Exercise goal ▸ Take the line containing "obj.parent = None" and every line after it in the data below, and print them exactly as given, with nothing else.

Data excerpt ▸
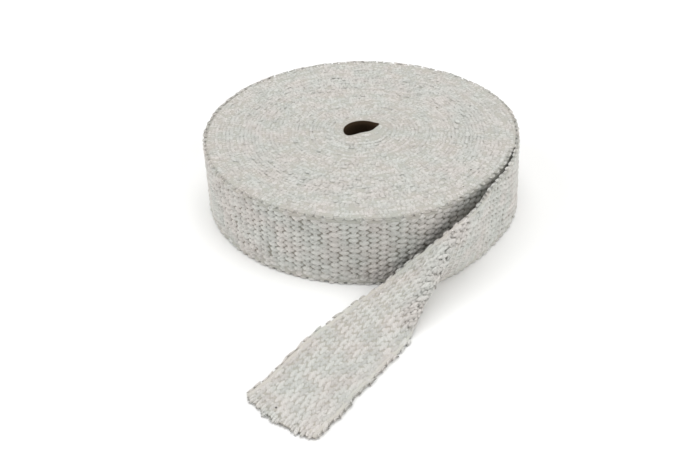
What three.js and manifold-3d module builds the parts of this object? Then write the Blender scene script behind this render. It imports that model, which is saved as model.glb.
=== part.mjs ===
// Exhaust heat wrap: one continuous woven tape, wound flat into a roll round an open bore,
// with the last stretch of the tape peeled off and laid out on the floor.
// All sizes are in millimetres, +Z is up, and the roll lies on its flat end.

import * as THREE from 'three';
import { mergeVertices } from 'three/addons/utils/BufferGeometryUtils.js';
import Module from 'manifold-3d';

// Driving sizes of the tape
const tapeWidth = 50;
const tapeThickness = 2.5;

// Driving sizes of the roll
const rollRadius = 110;
const boreRadius = 13.5;
const turnCount = Math.floor((rollRadius - boreRadius) / tapeThickness);

// Every third joint between two turns is cut as a groove, and the ends stay flat between them
const turnsPerGroove = 3;
const grooveDepth = 0.9;
const grooveWidth = 1.4;
const rollSegments = 48;

// The loose end starts inside the outermost turn and leaves the roll at this angle
const buriedRadius = 107.2;
const buriedFromAngle = -24;
const leavesAtAngle = -37;
const edgeSetIn = 0.3;
const looseSteps = 60;

const wasm = await Module();
wasm.setup();

// Point on the outermost turn, at an angle in degrees seen from above and a height
function onTurn(angle, radius, height) {
  const turn = THREE.MathUtils.degToRad(angle);
  return new THREE.Vector3(radius * Math.cos(turn), radius * Math.sin(turn), height);
}

// Radii of the grooves, which are the joints between groups of turns
function grooveRadii() {
  const radii = [];
  for (let turn = turnsPerGroove; turn < turnCount; turn += turnsPerGroove) {
    radii.push(boreRadius + turn * tapeThickness);
  }
  return radii;
}

// One end of the roll as a line from the bore outwards: flat lands with a V between them
function endOutline(height, inward) {
  const points = [new THREE.Vector2(boreRadius, height)];
  for (const radius of grooveRadii()) {
    points.push(new THREE.Vector2(radius - grooveWidth / 2, height));
    points.push(new THREE.Vector2(radius, height + inward * grooveDepth));
    points.push(new THREE.Vector2(radius + grooveWidth / 2, height));
  }
  points.push(new THREE.Vector2(rollRadius, height));
  return points;
}

// The wound roll, turned about its bore from an outline that closes on itself
function rollGeometry() {
  const base = endOutline(0, 1);
  const top = endOutline(tapeWidth, -1).reverse();
  const outline = [...base, ...top, base[0].clone()];
  const lathe = new THREE.LatheGeometry(outline, rollSegments);
  return lathe.rotateX(Math.PI / 2);
}

// Three lines run along the loose end: the edge that stays on the floor, the middle,
// and the edge that starts as the upper one and comes down as the tape turns flat.
// Their free points are counted in tape widths from the roll's axis, so they grow with the tape.
function looseLine(height, freePoints) {
  const buried = [];
  for (let angle = buriedFromAngle; angle >= leavesAtAngle; angle -= 6) {
    buried.push(onTurn(angle, buriedRadius, height));
  }
  const free = freePoints.map(([x, y, z]) => new THREE.Vector3(x, y, z).multiplyScalar(tapeWidth));
  return new THREE.CatmullRomCurve3([...buried, ...free], false, 'centripetal');
}

// Middle height of the tape where it lies flat, in tape widths
const flat = tapeThickness / 2 / tapeWidth;

const floorEdge = looseLine(edgeSetIn, [
  [1.544, -1.544, 0.008],
  [1.33, -1.82, 0.016],
  [1.15, -1.99, flat],
  [0.95, -2.15, flat],
  [0.78, -2.34, flat],
  [0.69, -2.6, flat],
  [0.59, -3, flat],
  [0.49, -3.3, flat],
  [0.32, -3.56, flat],
  [0.14, -3.82, flat],
  [-0.08, -4.12, flat],
  [-0.26, -4.41, flat],
  [-0.504, -4.738, flat],
]);

const middleLine = looseLine(tapeWidth / 2, [
  [1.556, -1.556, 0.5],
  [1.41, -1.88, 0.5],
  [1.23, -2.11, 0.51],
  [1.04, -2.29, 0.54],
  [0.89, -2.52, 0.5],
  [0.75, -2.75, 0.4],
  [0.56, -2.94, 0.27],
  [0.33, -3.02, 0.15],
  [0.13, -3.17, 0.09],
  [-0.1, -3.38, 0.046],
  [-0.39, -3.74, flat],
  [-0.616, -4.07, flat],
  [-0.908, -4.484, flat],
]);

const raisedEdge = looseLine(tapeWidth - edgeSetIn, [
  [1.568, -1.568, 0.986],
  [1.46, -1.79, 0.97],
  [1.33, -1.98, 0.946],
  [1.14, -2.09, 0.83],
  [0.91, -2.15, 0.64],
  [0.63, -2.24, 0.44],
  [0.34, -2.34, 0.22],
  [0.09, -2.49, 0.11],
  [-0.14, -2.66, 0.05],
  [-0.41, -2.94, 0.03],
  [-0.734, -3.34, flat],
  [-0.966, -3.72, flat],
  [-1.28, -4.13, flat],
]);

// Outward normal of the tape at one step, from its neighbours along and across
function faceNormal(lines, step, across) {
  const before = lines[across][Math.max(step - 1, 0)];
  const after = lines[across][Math.min(step + 1, looseSteps)];
  const along = after.clone().sub(before);
  const lower = lines[Math.max(across - 1, 0)][step];
  const upper = lines[Math.min(across + 1, lines.length - 1)][step];
  const over = upper.clone().sub(lower);
  return over.cross(along).normalize();
}

// One slice through the tape: up its outer face and back down its inner face.
// It rests on the floor and never rises above the roll.
function looseSlice(lines, step) {
  const outer = [];
  const inner = [];
  lines.forEach((line, across) => {
    const half = faceNormal(lines, step, across).multiplyScalar(tapeThickness / 2);
    outer.push(line[step].clone().add(half));
    inner.unshift(line[step].clone().sub(half));
  });
  const slice = [...outer, ...inner];
  slice.forEach((point) => point.setZ(THREE.MathUtils.clamp(point.z, 0, tapeWidth)));
  return slice;
}

// The loose end as one closed body: a skin from slice to slice, and a cap at both ends
function looseEndGeometry() {
  const lines = [floorEdge, middleLine, raisedEdge].map((line) => line.getPoints(looseSteps));
  const slices = [];
  for (let step = 0; step <= looseSteps; step += 1) {
    slices.push(looseSlice(lines, step));
  }
  const around = slices[0].length;
  const last = looseSteps * around;
  const faces = [];
  for (let step = 0; step < looseSteps; step += 1) {
    for (let side = 0; side < around; side += 1) {
      const here = step * around + side;
      const next = step * around + ((side + 1) % around);
      faces.push(here, here + around, next);
      faces.push(next, here + around, next + around);
    }
  }
  for (let side = 0; side < around / 2 - 1; side += 1) {
    const opposite = around - 1 - side;
    faces.push(side, side + 1, opposite - 1, side, opposite - 1, opposite);
    faces.push(last + side, last + opposite, last + opposite - 1);
    faces.push(last + side, last + opposite - 1, last + side + 1);
  }
  const geometry = new THREE.BufferGeometry().setFromPoints(slices.flat());
  geometry.setIndex(faces);
  return geometry;
}

// A three.js geometry as a solid that can be joined to another
function toSolid(geometry) {
  geometry.deleteAttribute('normal');
  geometry.deleteAttribute('uv');
  const merged = mergeVertices(geometry, 1e-4);
  return new wasm.Manifold(new wasm.Mesh({
    numProp: 3,
    vertProperties: new Float32Array(merged.attributes.position.array),
    triVerts: new Uint32Array(merged.index.array),
  }));
}

// A joined solid as a three.js geometry again
function toGeometry(solid) {
  const mesh = solid.getMesh();
  const geometry = new THREE.BufferGeometry();
  geometry.setAttribute('position', new THREE.BufferAttribute(mesh.vertProperties, 3));
  geometry.setIndex(new THREE.BufferAttribute(mesh.triVerts, 1));
  geometry.computeVertexNormals();
  return geometry;
}

const joined = toSolid(rollGeometry()).add(toSolid(looseEndGeometry()));
const tapeGeometry = toGeometry(joined);

// The frame's origin is under the middle of the whole part, on the floor
tapeGeometry.computeBoundingBox();
const box = tapeGeometry.boundingBox;
const middle = box.getCenter(new THREE.Vector3());
tapeGeometry.translate(-middle.x, -middle.y, -box.min.z);

const tape = new THREE.Mesh(tapeGeometry, new THREE.MeshStandardMaterial({
  color: 0xcdc9bf,
  roughness: 0.95,
  metalness: 0,
}));
tape.name = 'heat_wrap_tape';

const part = new THREE.Group();
part.name = 'exhaust_heat_wrap';
part.add(tape);

export default part;
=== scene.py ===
# %% [markdown]
# # A roll of exhaust heat wrap
#
# Heat wrap is a thick, soft tape woven from ceramic-fibre yarn. Here 15 m of it is wound
# flat into a roll that lies on its end, and the last stretch is peeled off, twisted flat and
# laid out in front. The whole object is one tape, so this lesson builds it the way a weaver
# would see it: a plain ground, yarn floats lying on both faces, looped edges and a cut end.
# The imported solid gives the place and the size, and the pieces made here stand for it.

import math

import bpy
import numpy as np
from mathutils import Matrix, Vector


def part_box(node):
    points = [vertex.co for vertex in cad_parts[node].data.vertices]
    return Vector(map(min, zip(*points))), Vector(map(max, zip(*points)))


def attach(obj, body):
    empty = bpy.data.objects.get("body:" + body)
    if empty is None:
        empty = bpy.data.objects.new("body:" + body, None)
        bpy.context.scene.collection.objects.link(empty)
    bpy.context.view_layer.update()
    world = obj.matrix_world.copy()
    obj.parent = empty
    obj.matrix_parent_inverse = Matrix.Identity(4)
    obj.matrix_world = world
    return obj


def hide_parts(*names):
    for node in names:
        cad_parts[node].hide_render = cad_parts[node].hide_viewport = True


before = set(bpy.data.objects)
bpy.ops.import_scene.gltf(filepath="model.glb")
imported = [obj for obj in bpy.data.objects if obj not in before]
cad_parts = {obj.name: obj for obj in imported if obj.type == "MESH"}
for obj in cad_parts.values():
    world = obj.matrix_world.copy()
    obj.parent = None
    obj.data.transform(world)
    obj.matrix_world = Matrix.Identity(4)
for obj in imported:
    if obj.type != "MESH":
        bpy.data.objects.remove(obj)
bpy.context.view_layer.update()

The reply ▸
    obj.parent = None
    obj.data.transform(world)
    obj.matrix_world = Matrix.Identity(4)
for obj in imported:
    if obj.type != "MESH":
        bpy.data.objects.remove(obj)
bpy.context.view_layer.update()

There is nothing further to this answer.